>> START Given information

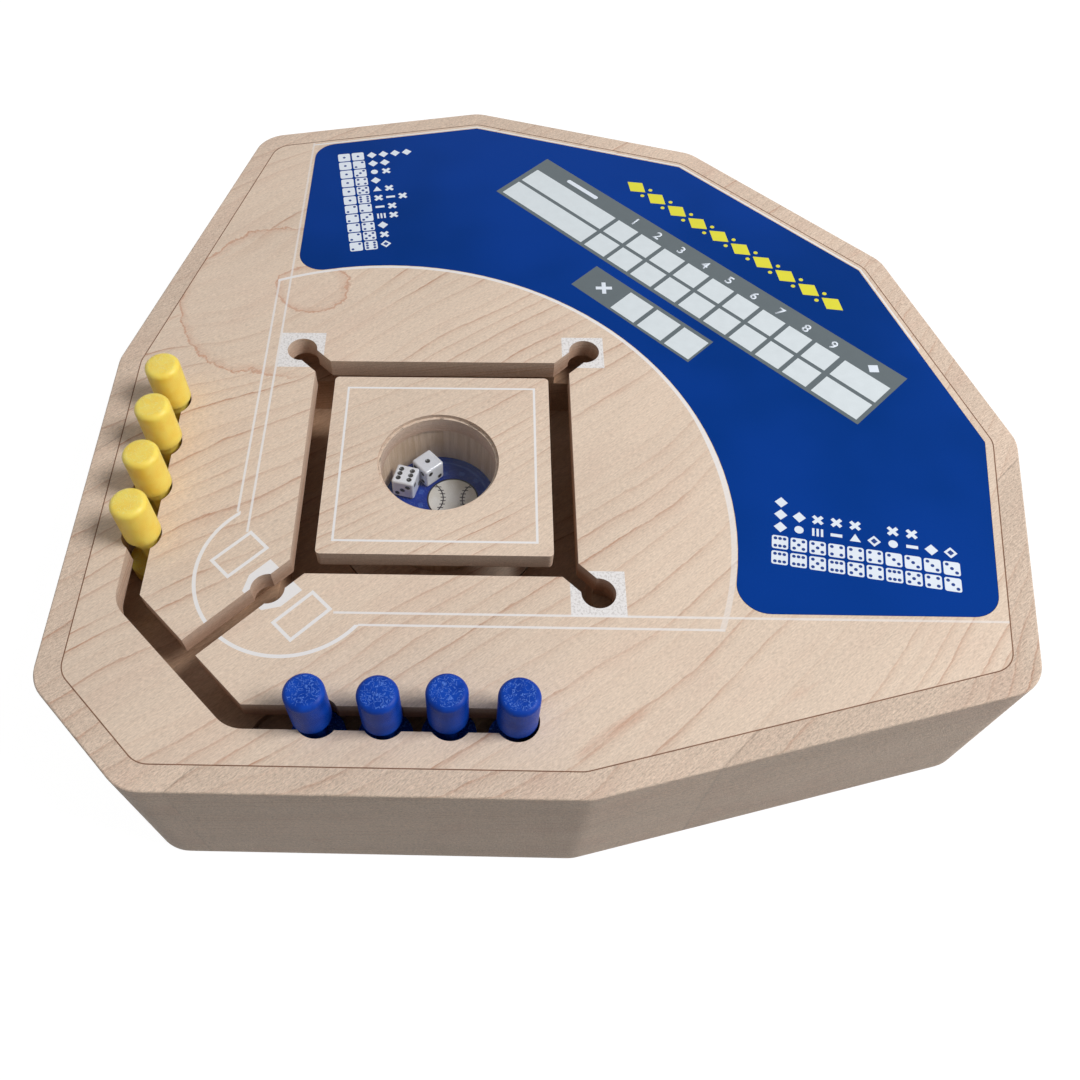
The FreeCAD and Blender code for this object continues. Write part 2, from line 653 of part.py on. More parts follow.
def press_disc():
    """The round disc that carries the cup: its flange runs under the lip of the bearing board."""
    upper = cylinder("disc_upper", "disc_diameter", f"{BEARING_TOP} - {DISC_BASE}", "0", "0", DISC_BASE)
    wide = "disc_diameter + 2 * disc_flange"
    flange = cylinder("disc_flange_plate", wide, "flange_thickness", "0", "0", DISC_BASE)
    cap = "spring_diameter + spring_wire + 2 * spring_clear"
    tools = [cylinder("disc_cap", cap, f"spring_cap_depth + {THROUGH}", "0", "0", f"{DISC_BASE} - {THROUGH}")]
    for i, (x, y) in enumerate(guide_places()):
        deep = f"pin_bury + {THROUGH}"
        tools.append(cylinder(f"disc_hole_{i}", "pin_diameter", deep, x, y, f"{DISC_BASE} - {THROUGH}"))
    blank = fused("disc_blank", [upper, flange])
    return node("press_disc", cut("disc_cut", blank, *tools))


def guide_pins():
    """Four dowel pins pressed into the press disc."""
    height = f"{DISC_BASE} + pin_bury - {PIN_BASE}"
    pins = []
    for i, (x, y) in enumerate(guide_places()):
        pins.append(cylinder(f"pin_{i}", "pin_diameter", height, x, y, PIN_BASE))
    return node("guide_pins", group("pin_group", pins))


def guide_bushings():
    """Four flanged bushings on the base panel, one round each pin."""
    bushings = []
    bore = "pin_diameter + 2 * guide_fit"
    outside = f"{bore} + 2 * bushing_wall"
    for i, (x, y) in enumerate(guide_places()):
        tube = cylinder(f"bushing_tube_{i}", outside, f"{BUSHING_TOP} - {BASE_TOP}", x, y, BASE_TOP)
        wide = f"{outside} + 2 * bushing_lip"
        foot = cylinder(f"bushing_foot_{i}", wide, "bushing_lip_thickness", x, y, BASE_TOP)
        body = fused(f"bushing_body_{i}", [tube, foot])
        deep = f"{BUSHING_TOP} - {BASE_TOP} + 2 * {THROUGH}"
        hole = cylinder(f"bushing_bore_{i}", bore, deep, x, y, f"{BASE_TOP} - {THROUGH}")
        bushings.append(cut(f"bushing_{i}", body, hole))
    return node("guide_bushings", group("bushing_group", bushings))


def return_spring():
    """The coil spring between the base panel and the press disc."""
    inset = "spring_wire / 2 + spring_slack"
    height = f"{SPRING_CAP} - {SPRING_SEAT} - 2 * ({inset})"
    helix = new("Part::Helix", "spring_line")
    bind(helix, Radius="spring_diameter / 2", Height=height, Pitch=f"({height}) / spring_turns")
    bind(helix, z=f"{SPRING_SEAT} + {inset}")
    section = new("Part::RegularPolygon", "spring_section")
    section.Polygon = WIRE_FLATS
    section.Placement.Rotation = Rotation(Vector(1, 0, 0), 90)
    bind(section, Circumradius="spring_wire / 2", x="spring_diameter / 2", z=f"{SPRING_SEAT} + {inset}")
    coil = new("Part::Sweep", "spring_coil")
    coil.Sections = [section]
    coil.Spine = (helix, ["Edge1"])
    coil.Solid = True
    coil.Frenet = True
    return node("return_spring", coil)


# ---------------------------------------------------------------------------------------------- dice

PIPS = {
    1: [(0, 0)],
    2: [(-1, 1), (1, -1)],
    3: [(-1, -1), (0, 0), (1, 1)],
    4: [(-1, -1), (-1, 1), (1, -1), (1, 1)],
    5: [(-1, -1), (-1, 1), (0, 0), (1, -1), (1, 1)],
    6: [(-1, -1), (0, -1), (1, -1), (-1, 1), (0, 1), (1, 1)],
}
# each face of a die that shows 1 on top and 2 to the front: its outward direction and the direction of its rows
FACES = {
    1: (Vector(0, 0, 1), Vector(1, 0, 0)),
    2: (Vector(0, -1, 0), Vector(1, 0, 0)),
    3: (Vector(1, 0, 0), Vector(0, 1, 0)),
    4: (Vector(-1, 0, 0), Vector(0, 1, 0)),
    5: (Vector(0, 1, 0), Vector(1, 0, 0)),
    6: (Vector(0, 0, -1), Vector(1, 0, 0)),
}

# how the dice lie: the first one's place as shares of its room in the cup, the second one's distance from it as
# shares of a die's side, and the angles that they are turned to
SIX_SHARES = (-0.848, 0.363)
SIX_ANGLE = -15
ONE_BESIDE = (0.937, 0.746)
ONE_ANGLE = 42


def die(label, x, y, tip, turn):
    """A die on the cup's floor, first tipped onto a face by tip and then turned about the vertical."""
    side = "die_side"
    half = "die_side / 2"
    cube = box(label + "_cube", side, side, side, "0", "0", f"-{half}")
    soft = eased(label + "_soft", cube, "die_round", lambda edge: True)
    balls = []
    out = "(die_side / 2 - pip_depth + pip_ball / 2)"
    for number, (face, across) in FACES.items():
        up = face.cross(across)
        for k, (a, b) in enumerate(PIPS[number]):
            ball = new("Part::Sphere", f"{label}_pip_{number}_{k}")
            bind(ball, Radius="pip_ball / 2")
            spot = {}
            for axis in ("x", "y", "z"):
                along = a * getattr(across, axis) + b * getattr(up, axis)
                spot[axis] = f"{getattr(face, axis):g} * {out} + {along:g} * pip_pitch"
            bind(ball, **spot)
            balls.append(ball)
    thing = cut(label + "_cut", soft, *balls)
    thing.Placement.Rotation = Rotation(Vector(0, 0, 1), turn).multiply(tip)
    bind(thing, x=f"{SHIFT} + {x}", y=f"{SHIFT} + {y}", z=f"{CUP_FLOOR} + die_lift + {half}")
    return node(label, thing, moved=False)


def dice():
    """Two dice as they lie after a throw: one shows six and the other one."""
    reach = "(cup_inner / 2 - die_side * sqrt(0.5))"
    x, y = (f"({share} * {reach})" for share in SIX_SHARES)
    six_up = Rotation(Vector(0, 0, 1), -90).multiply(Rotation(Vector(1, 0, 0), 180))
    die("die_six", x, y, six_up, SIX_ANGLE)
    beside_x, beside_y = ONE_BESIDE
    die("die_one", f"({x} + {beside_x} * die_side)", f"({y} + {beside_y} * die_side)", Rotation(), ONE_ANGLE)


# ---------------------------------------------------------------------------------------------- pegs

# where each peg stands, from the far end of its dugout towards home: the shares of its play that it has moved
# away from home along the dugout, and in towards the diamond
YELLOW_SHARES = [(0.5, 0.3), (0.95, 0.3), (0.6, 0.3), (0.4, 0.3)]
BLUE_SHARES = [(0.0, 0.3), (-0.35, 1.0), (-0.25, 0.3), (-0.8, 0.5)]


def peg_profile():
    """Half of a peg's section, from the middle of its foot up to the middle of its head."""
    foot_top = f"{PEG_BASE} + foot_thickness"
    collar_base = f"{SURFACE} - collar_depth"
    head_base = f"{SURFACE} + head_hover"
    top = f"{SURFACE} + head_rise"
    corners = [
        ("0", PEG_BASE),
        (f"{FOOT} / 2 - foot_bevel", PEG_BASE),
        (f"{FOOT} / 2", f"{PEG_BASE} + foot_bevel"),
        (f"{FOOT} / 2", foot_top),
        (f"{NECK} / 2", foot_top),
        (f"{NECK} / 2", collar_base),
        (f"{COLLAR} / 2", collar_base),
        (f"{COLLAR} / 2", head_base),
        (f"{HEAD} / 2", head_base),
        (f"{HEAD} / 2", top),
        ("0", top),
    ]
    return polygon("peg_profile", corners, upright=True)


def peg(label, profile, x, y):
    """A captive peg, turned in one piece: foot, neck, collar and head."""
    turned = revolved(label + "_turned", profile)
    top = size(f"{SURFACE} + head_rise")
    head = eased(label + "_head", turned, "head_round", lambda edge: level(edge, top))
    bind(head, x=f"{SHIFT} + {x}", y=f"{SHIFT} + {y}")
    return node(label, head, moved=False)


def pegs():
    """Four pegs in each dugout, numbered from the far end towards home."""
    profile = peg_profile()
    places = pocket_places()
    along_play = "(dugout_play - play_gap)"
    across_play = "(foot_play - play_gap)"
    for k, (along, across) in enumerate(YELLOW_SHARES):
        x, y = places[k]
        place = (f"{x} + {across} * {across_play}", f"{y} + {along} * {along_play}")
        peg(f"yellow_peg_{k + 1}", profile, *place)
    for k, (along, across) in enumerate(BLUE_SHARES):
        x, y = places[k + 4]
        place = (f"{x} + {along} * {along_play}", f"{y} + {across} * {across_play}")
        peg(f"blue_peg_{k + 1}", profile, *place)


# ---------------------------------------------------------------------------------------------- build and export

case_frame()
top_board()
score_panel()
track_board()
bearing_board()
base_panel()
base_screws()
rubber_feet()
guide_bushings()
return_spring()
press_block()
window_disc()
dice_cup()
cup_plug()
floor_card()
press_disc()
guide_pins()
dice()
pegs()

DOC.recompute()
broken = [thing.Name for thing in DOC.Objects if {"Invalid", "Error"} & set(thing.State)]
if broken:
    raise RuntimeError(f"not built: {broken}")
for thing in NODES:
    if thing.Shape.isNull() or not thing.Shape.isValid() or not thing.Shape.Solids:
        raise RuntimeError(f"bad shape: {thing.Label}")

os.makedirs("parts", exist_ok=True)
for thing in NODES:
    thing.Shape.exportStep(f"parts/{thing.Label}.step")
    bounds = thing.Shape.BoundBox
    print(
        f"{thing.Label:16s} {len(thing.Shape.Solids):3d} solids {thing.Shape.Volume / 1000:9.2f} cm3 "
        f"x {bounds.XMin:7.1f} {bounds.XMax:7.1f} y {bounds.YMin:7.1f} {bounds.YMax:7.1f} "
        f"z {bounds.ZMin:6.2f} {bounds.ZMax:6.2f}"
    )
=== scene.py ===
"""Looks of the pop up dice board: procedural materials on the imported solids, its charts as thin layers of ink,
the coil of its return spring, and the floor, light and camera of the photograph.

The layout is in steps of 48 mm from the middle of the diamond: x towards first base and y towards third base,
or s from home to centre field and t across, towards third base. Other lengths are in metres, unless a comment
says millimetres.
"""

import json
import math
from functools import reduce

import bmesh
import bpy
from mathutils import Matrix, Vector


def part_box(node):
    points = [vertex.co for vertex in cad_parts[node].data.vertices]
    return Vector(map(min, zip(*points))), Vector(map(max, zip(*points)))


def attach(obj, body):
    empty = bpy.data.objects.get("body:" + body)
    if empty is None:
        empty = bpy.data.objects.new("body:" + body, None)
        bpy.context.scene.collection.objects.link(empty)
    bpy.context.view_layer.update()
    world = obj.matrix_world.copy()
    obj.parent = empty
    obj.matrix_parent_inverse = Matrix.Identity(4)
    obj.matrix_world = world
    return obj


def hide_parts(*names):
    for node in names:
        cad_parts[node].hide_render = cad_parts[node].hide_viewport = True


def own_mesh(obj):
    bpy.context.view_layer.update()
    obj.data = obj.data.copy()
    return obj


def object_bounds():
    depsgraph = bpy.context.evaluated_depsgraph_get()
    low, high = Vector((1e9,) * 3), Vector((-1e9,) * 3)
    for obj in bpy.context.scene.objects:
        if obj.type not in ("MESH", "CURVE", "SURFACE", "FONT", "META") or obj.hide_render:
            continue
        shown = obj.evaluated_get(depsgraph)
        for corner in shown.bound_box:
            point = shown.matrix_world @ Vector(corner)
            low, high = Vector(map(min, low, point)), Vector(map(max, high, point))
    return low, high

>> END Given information

> [The task]
Exactly as written, return the lines from the line containing "DOC.recompute()" through the line containing "points = [vertex.co", both included.

> [Result for this task]
DOC.recompute()
broken = [thing.Name for thing in DOC.Objects if {"Invalid", "Error"} & set(thing.State)]
if broken:
    raise RuntimeError(f"not built: {broken}")
for thing in NODES:
    if thing.Shape.isNull() or not thing.Shape.isValid() or not thing.Shape.Solids:
        raise RuntimeError(f"bad shape: {thing.Label}")

os.makedirs("parts", exist_ok=True)
for thing in NODES:
    thing.Shape.exportStep(f"parts/{thing.Label}.step")
    bounds = thing.Shape.BoundBox
    print(
        f"{thing.Label:16s} {len(thing.Shape.Solids):3d} solids {thing.Shape.Volume / 1000:9.2f} cm3 "
        f"x {bounds.XMin:7.1f} {bounds.XMax:7.1f} y {bounds.YMin:7.1f} {bounds.YMax:7.1f} "
        f"z {bounds.ZMin:6.2f} {bounds.ZMax:6.2f}"
    )
=== scene.py ===
"""Looks of the pop up dice board: procedural materials on the imported solids, its charts as thin layers of ink,
the coil of its return spring, and the floor, light and camera of the photograph.

The layout is in steps of 48 mm from the middle of the diamond: x towards first base and y towards third base,
or s from home to centre field and t across, towards third base. Other lengths are in metres, unless a comment
says millimetres.
"""

import json
import math
from functools import reduce

import bmesh
import bpy
from mathutils import Matrix, Vector


def part_box(node):
    points = [vertex.co for vertex in cad_parts[node].data.vertices]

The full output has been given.